■ Dataset rows
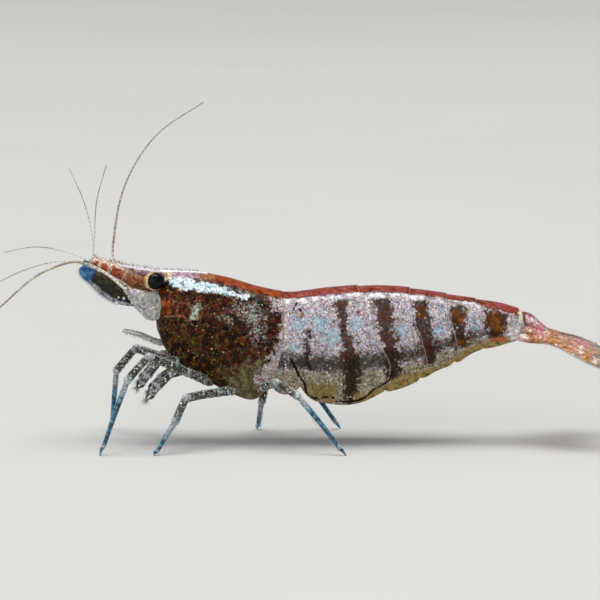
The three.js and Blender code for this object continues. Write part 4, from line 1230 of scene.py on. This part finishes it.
def cornea():
    """Black faceted cornea with a gold ring round it: hard, wet and glossy."""
    paint = Paint("black_faceted_cornea", bites=0.1)
    colour = paint.clouds("#020202 #060505 #0C0908", 0.2)
    colour = paint.coats(colour, [
        ("socket", paint.clouds("#7A5048 #C8A49C #EEDCD4", 0.2), 0.04, 0.03, 1),
        ("ring", paint.clouds("#7A5A28 #CDAE6C #F4E4BC", 0.12), 0.03, 0.035, 1),
    ])
    facets = {"Vector": paint.place, "Scale": 1 / EYE_FACET}
    height = paint.node("TexVoronoi", facets).outputs["Distance"]
    bump = paint.node("Bump", {"Height": height, "Distance": 0.002 * MM}).outputs["Normal"]
    return paint.finish(colour, bump, Roughness=0.06, IOR=1.45, Specular_IOR_Level=0.18)


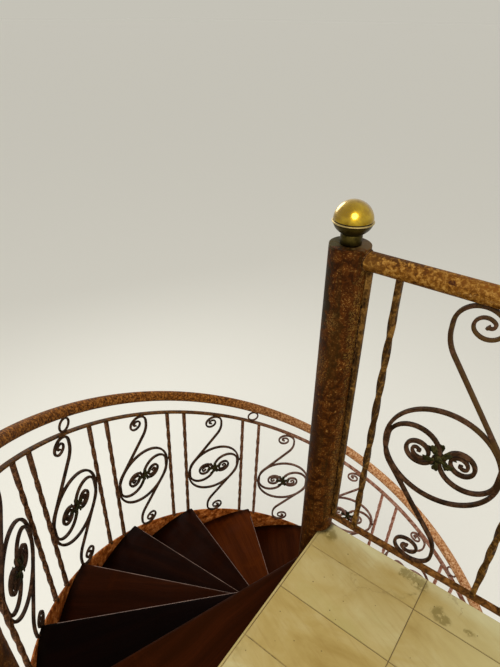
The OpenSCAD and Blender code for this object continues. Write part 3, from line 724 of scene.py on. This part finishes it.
def turned(name, profile, height, material, slot, *replaces, segments=96):
    """A turned piece on the column's axis, from (radius, height) pairs that start and end on the axis."""
    shape = bmesh.new()
    rings = [circle(r, segments if r else 1, spot(z=height + z)) for r, z in profile]
    skin(shape, [[shape.verts.new(p) for p in ring] for ring in rings])
    keep(name, tidy(settle(shape), 35), slot, material, *replaces)


# Stage, light and camera
def stage_and_light():
    reach = 300
    floor = holder("floor", bpy.data.meshes.new("floor"))
    corners = [(x * reach, y * reach, 0) for x, y in ((-1, -1), (1, -1), (1, 1), (-1, 1))]
    floor.data.from_pydata(corners, [], [(0, 1, 2, 3)])
    dress(floor, new_material("pale_floor", Roughness=0.9, Specular_IOR_Level=0.1, Base_Color=(242, 239, 227))[0])
    world = bpy.data.worlds.new("studio")
    studio.world = world
    world.use_nodes = True
    b = Board(world.node_tree)
    rays = b("LightPath")
    mirrored = b.sum("MAXIMUM", rays.Is_Glossy_Ray, rays.Is_Transmission_Ray)
    ambient, reflected, backdrop = (0.62, 0.614, 0.601, 1), (0.78, 0.772, 0.757, 1), (197, 194, 183)
    light = b.coats(ambient, (mirrored, reflected), (rays.Is_Camera_Ray, backdrop))
    b.join(light, world.node_tree.nodes["Background"].inputs[0])
    aim = spot(z=1.9)
    for name, place, size, power, tint in (
            ("key_light", (2.2, -3.6, 7.2), 3.2, 260, (1, 0.985, 0.96)),
            ("side_light", (-4.2, 2.4, 5), 2.6, 90, (0.97, 0.985, 1))):
        lamp = bpy.data.lights.new(name, "AREA")
        lamp.shape, lamp.size, lamp.energy, lamp.color = "DISK", size, power, tint
        turned_to = (aim - Vector(place)).to_track_quat("-Z", "Y").to_matrix().to_4x4()
        holder(name, lamp).matrix_world = Matrix.Translation(place) @ turned_to
    studio.view_settings.view_transform = "Standard"


def camera():
    """The photograph's camera, as fitted: its place, its angles and its focal length in pixels of the picture."""
    place, yaw, pitch, roll, focal, picture_h = (0.4759, -1.0295, 4.4367), 2.2131, 0.5714, 0.0072, 500.7, 667
    lens = bpy.data.cameras.new("camera")
    lens.sensor_width, lens.lens = 36, 36 * focal / picture_h
    lens.clip_start, lens.clip_end = 0.05, 1000
    body = holder("camera", lens)
    body.matrix_world = Matrix.Translation(place) @ spun(yaw - pi / 2) @ spun(pi / 2 - pitch, "X") @ spun(roll)
    studio.camera = body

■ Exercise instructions
In the listing above, find the line with "The OpenSCAD and" and the line with "keep(name, tidy(settle(shape), 35), slot, material, *replaces)", then print exactly those lines and every line between them.

■ Exercise result
The OpenSCAD and Blender code for this object continues. Write part 3, from line 724 of scene.py on. This part finishes it.
def turned(name, profile, height, material, slot, *replaces, segments=96):
    """A turned piece on the column's axis, from (radius, height) pairs that start and end on the axis."""
    shape = bmesh.new()
    rings = [circle(r, segments if r else 1, spot(z=height + z)) for r, z in profile]
    skin(shape, [[shape.verts.new(p) for p in ring] for ring in rings])
    keep(name, tidy(settle(shape), 35), slot, material, *replaces)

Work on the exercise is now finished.